具体的には、参加者の発言をマイクで集音し、音声認識エンジンでテキスト化。さらにノーコードでAIエージェントを構築できるツール「Dify(ディフィ)」が議論に適したフレームワークを使用して、デジタルワークスペース「Miro(ミロ)」上に付箋紙として反映する。
簡単に言うと、参加者が発言すればするほど自動で付箋紙が張り出され、AIがこれをテーマごとに分類する。発話内容はAIが自動で議事録作成まで実行し、最終的に解決策を提案書やレポートにまとめる、といった具合だ。
情報収集や議論の支援にAIを活用したい場合は、リコーのデジタルヒューマン「アルフレッド」がサポートする。アルフレッドはマイクを通じて音声で会話が可能だ。
菊地氏によると、リコーは会議中の発話内容をAIが処理し、ディスプレイ上に投影する関連技術で2件の特許を出願しているという。また、会議室のような広い空間での発話内容をテキスト化する解析技術も、同社の強みとのことだ。
リコーがRICOH BIL TOKYOにAIワークショップルームを開設
大手エネルギー関連企業の法務・総務部門が先行トライアルを実施した結果、従来は3時間ほどかかっていたDX(デジタルトランスフォーメーション)構想を決めるワークショップが、約30分で完了した。その日のうちに、解決後の姿を反映した「未来新聞」の発行まで実現したという。
他にも、リコーデジタルサービスビジネスユニットの幹部会議でこのワークショップルームを利用した結果、発散して終わる会議ではなく、ゴールからずれない議論を実現。活発な議論を付箋紙として張り出した後、議論の各パートで投票しながらプロセスを進めることで、会議全体を構造化して参加者全員の認識を統一した。また、その場で次のアクションが明確な議事録を作成し、会議を運営する事務局の事後処理を削減した。
さらには、ZEN大学(日本財団ドワンゴ学園)のインターン生向けのワークショップにも活用した。ここでは、RICOH BIL TOKYOに来場する顧客を想定し、その顧客企業の課題探索を仮説構築、提案テーマ設定を学生が体験した。
学生は対象の企業に関する業界知識を持たないので、情報収集はAIがサポート。普段は知り得ない情報をAIが提供した後に、学生は議論を開始できる。顧客インサイトを起点にアイデアを取得することで、具体的な課題と仮説の設定を促す。
リコー社内でワークショップルームを活用した実践の結果、ファシリテーターの業務は29.9時間から12時間に短縮された。同様に参加者のタスクは7時間から2時間に短縮され、トータルで62.1%の業務効率化につながったとのことだ。

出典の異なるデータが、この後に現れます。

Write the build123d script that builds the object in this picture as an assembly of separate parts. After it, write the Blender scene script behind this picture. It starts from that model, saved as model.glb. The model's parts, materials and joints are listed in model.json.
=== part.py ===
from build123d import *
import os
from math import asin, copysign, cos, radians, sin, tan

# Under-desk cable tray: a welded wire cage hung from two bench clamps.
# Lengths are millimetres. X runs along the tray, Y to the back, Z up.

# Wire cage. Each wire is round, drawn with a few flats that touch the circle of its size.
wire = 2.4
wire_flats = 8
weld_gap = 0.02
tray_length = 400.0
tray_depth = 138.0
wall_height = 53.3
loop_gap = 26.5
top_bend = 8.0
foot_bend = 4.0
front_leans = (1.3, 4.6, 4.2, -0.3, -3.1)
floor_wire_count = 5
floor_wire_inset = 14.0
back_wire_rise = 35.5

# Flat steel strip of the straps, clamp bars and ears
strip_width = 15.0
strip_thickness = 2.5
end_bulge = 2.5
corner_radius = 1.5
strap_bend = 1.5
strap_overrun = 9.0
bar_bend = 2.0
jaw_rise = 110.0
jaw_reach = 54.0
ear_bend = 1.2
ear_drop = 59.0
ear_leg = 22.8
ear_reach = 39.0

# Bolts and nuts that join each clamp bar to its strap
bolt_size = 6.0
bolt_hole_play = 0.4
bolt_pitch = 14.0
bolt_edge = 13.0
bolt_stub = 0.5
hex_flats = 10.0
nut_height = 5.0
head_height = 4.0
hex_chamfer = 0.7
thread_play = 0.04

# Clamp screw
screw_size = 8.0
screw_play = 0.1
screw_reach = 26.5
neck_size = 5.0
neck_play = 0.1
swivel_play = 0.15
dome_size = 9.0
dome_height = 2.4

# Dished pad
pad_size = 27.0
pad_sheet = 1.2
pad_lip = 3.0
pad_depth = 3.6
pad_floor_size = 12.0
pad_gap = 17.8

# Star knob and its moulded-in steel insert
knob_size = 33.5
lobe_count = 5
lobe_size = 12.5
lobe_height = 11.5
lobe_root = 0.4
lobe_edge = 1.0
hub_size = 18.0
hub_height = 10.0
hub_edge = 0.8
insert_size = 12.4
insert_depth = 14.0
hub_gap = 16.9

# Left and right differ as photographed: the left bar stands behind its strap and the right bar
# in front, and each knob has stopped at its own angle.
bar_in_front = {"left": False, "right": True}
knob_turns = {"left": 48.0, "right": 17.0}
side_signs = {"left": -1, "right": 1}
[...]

ワークショップルーム内での発言はマイクで集音しAIが可視化するため、参加者の肩書や属性に影響されず、フラットに評価される点もメリットだと感じる。従来のワークショップに必要だった事前準備や議事録の作成だけでなく、ワークショップそのものも効率化されることで、より創造的な議論が期待できる。

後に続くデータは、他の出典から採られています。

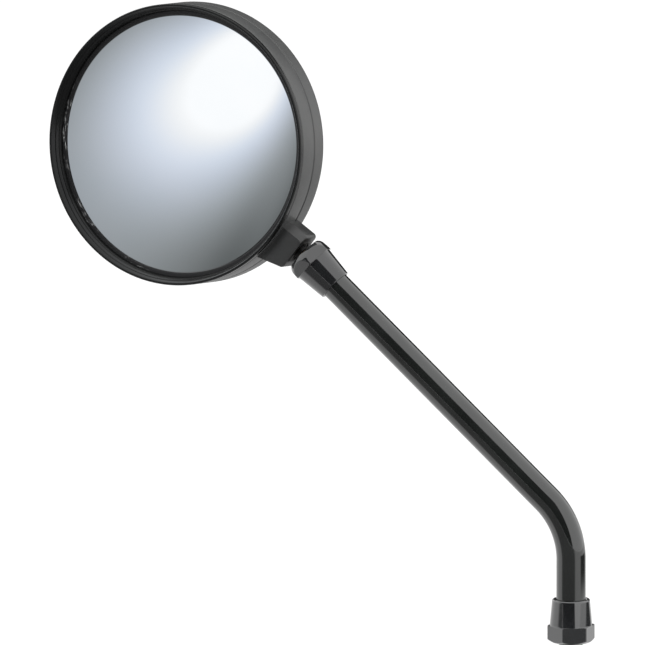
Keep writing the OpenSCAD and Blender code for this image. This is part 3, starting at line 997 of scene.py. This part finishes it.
def flatSheet(name, width, height, z=0.0):
    w, h = width / 2, height / 2
    data = bpy.data.meshes.new(name)
    data.from_pydata([(-w, -h, z), (w, -h, z), (w, h, z), (-w, h, z)], [], [(0, 1, 2, 3)])
    return newObject(name, data)


def stageCard(name, centre, target, width, height, level):
    # a card that only reflections see, with one level or a picture
    card = flatSheet(name, width, height)
    card.location = centre
    aim(card, Vector(target))
    material = bpy.data.materials.new(name)
    tree = emptyTree(material)
    colour = level(tree) if callable(level) else grey(level)
    light = node(tree, "ShaderNodeEmission", None, {"Color": colour, "Strength": 1.0})
    node(tree, "ShaderNodeOutputMaterial", None, {"Surface": light})
    card.data.materials.append(material)
    card.visible_camera = False
    card.visible_diffuse = False
    card.visible_shadow = False


floorLook = {
    "size": 12.0, "below": 0.0002,                            # metres
    "pale": 0.5, "glowNear": 0.26, "glowFar": 0.64, "reach": 1.2,     # the glow rises up to this far out
}


def setFloor():
    # white to the camera, and still darker where the object keeps the lamps off it
    floor = flatSheet("floor", floorLook["size"], floorLook["size"], cadBox[0][2] - floorLook["below"])
    material = bpy.data.materials.new("floor")
    tree = emptyTree(material)
    x, y, z = separated(objectPoint(tree))
    away = ((x * x + y * y).math("SQRT") / floorLook["reach"]).smaller(1.0)
    shine = mixedColour(away, grey(floorLook["glowNear"]), grey(floorLook["glowFar"]))
    matt = node(tree, "ShaderNodeBsdfDiffuse", None, {"Color": grey(floorLook["pale"])})
    glow = node(tree, "ShaderNodeEmission", None, {"Color": shine, "Strength": seenRays(tree)})
    both = node(tree, "ShaderNodeAddShader", None, {0: matt, 1: glow})
    node(tree, "ShaderNodeOutputMaterial", None, {"Surface": both})
    floor.data.materials.append(material)


def addLamp(name, azimuth, elevation, distance, size, power):
    data = bpy.data.lights.new(name, "AREA")
    data.shape = "RECTANGLE"
    data.size, data.size_y = size
    data.energy = power
    lamp = newObject(name, data)
    lamp.location = viewTarget + direction(azimuth, elevation) * distance
    aim(lamp, viewTarget)
    lamp.visible_glossy = False


setCamera()
setWorld()
setFloor()
lamps = {
    # azimuth, elevation, distance, width and height, watts
    "lamp_left": (-50, 35, 1.2, (0.9, 0.9), 9.0),
    "lamp_right": (85, 45, 1.2, (0.7, 0.9), 12.0),
    "lamp_top": (10, 80, 1.3, (1.0, 1.0), 7.0),
}
for name, values in lamps.items():
    addLamp(name, *values)

cards = {
    # azimuths and half angles in degrees, sizes in metres, levels from 0 to 1
    "frontAzimuth": -3.0, "frontDistance": 1.7, "frontSize": (3.4, 3.0), "frontLevel": 0.03,
    "backAzimuth": 185.0, "backDistance": 0.9, "backSize": (0.8, 1.2), "backLevel": 0.03,
    "tableSize": 3.0, "tableRise": 0.0005, "tableLevel": 0.72, "sectorSoft": 7.0,
    "tableFront": 0.16, "frontSector": 52.0,
    "tableBack": 0.06, "bandAzimuth": 126.0, "bandSector": 27.0,
    "bandFrom": 0.20, "bandTo": 0.50, "bandSoft": 0.08,
    "glassDistance": 1.2, "glassSize": 0.42,
}


def tablePicture(tree):
    # pale all round, with a dark sector in front and a dark band behind
    x, y, z = separated(objectPoint(tree))
    radius = (x * x + y * y).math("SQRT")
    soft = cards["bandSoft"]
    band = radius.step(cards["bandFrom"], cards["bandFrom"] + soft)
    band = band * (1.0 - radius.step(cards["bandTo"], cards["bandTo"] + soft))

    def sector(azimuth, half):
        look = direction(azimuth, 0)
        along = (x * look.x + y * look.y) / (radius + 0.0001)
        wide, narrow = half + cards["sectorSoft"], half - cards["sectorSoft"]
        return along.step(math.cos(math.radians(wide)), math.cos(math.radians(narrow)))

    frontShare = sector(cards["frontAzimuth"], cards["frontSector"])
    backShare = sector(cards["bandAzimuth"], cards["bandSector"]) * band
    front = 1.0 - frontShare * (1.0 - cards["tableFront"] / cards["tableLevel"])
    back = 1.0 - backShare * (1.0 - cards["tableBack"] / cards["tableLevel"])
    return mixedColour(front * back * cards["tableLevel"], grey(0.0), grey(1.0))


glassLook = {
    # what the glass shows, in mm to the right of its middle and above it, as the camera sees it
    "blobs": [
        # right, up, two radii, turn in degrees, strength
        (32.4, 33.7, 28.6, 19.7, 69.4, 0.85),
        (11.7, 21.6, 53.2, 46.6, 60.8, 1.19),
        (41.5, -25.4, 8.3, 62.4, -26.5, 0.13),
    ],
    "base": -0.137, "fallRight": -0.0055, "fallUp": -0.0036, "brightest": 1.05,
    "low": (0.94, 1.0, 1.0), "middle": (0.93, 1.0, 1.12), "high": (1.0, 1.0, 1.0),
    "lowToMiddle": (0.10, 0.66), "middleToHigh": (0.72, 1.0),
    "probe": 35,     # mm from the glass's middle, where the card's scale is taken
}


def mirroredAt(x, y, card, normal):
    # the camera's ray off a point of the glass: where it lands on the card, the point and the ray's way
    depth = head["glassDepth"] - glassSag(head["glassRadius"]) + glassSag(math.hypot(x, y))
    point = headFrame @ (Vector((x, y, -depth)) * mm)
    slope = Vector((x / head["glassCurve"], y / head["glassCurve"], 1.0)).normalized()
    outward = (headFrame.to_3x3() @ slope).normalized()
    ray = (point - viewEye).normalized()
    bounced = ray - outward * 2 * ray.dot(outward)
    reach = (card - point).dot(normal) / bounced.dot(normal)
    return point + bounced * reach, point, bounced


def glassCard():
    # the soft window that the glass reflects, hung where the camera sees it and drawn to its scale
    look = mirroredAt(0, 0, headOrigin, headOut)[2]
    centre = headOrigin + look * cards["glassDistance"]
    level = upward.cross(look).normalized()
    toCard = placeMatrix(level, look.cross(level), look, centre).inverted()
    right = direction(view["azimuth"] + 90, 0)
    up = direction(view["azimuth"], view["elevation"]).cross(right)
    landed = []
    for x, y in ((0, 0), (glassLook["probe"], 0), (0, glassLook["probe"])):
        spot, point, bounced = mirroredAt(x, y, centre, look)
        landed.append((toCard @ spot, (point - headOrigin).dot(right), (point - headOrigin).dot(up)))
    middle = landed[0]
    a, b = landed[1][0] - middle[0], landed[2][0] - middle[0]
    toLook = Matrix(((a.x, b.x), (a.y, b.y))).inverted()
    seen = Matrix(((landed[1][1] - middle[1], landed[2][1] - middle[1]),
                   (landed[1][2] - middle[2], landed[2][2] - middle[2])))
    turn = seen @ toLook

    def picture(tree):
        x, y, z = separated(objectPoint(tree))
        x, y = x - middle[0].x, y - middle[0].y
        across = (x * turn[0][0] + y * turn[0][1]) * 1000.0
        above = (x * turn[1][0] + y * turn[1][1]) * 1000.0
        light = across * glassLook["fallRight"] + above * glassLook["fallUp"] + glassLook["base"]
        for atRight, atUp, longRadius, shortRadius, angle, strength in glassLook["blobs"]:
            c, s = math.cos(math.radians(angle)), math.sin(math.radians(angle))
            u = ((across - atRight) * c + (above - atUp) * s) / longRadius
            v = ((above - atUp) * c - (across - atRight) * s) / shortRadius
            light = light + ((u * u + v * v) * -1.0).math("EXPONENT") * strength
        light = light.larger(0.0).smaller(glassLook["brightest"])
        low, medium, high = (toned(glassLook[tone]) for tone in ("low", "middle", "high"))
        tint = mixedColour(light.step(*glassLook["lowToMiddle"]), low, medium)
        tint = mixedColour(light.step(*glassLook["middleToHigh"]), tint, high)
        level = node(tree, "ShaderNodeCombineXYZ", None, {0: light, 1: light, 2: light})
        return node(tree, "ShaderNodeVectorMath", {"operation": "MULTIPLY"}, {0: level, 1: tint})

    stageCard("glass_card", centre, headOrigin, cards["glassSize"], cards["glassSize"], picture)


for side in ("front", "back"):
    place = viewTarget + direction(cards[side + "Azimuth"], 0) * cards[side + "Distance"]
    stageCard(side + "_flag", place, viewTarget, *cards[side + "Size"], cards[side + "Level"])
tableFoot = Vector((0, 0, cadBox[0][2]))
tableTop = tableFoot + Vector((0, 0, cards["tableRise"]))
stageCard("table_card", tableTop, tableFoot, cards["tableSize"], cards["tableSize"], tablePicture)
glassCard()

bpy.context.scene.view_settings.view_transform = "Standard"
print("studio set")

なお、リコーはAIを活用したワークショップルームについて、RICOH BIL TOKYOの来客向けに開放するほか、全国のリコージャパンオフィスへの実装も進める。これにより、さらに多くの顧客へAIによるワークショップ体験の機会を提供する。将来的には、顧客オフィスや会議室へのAIエージェントの導入やAIワークショップルーム化なども検討するとのことだ。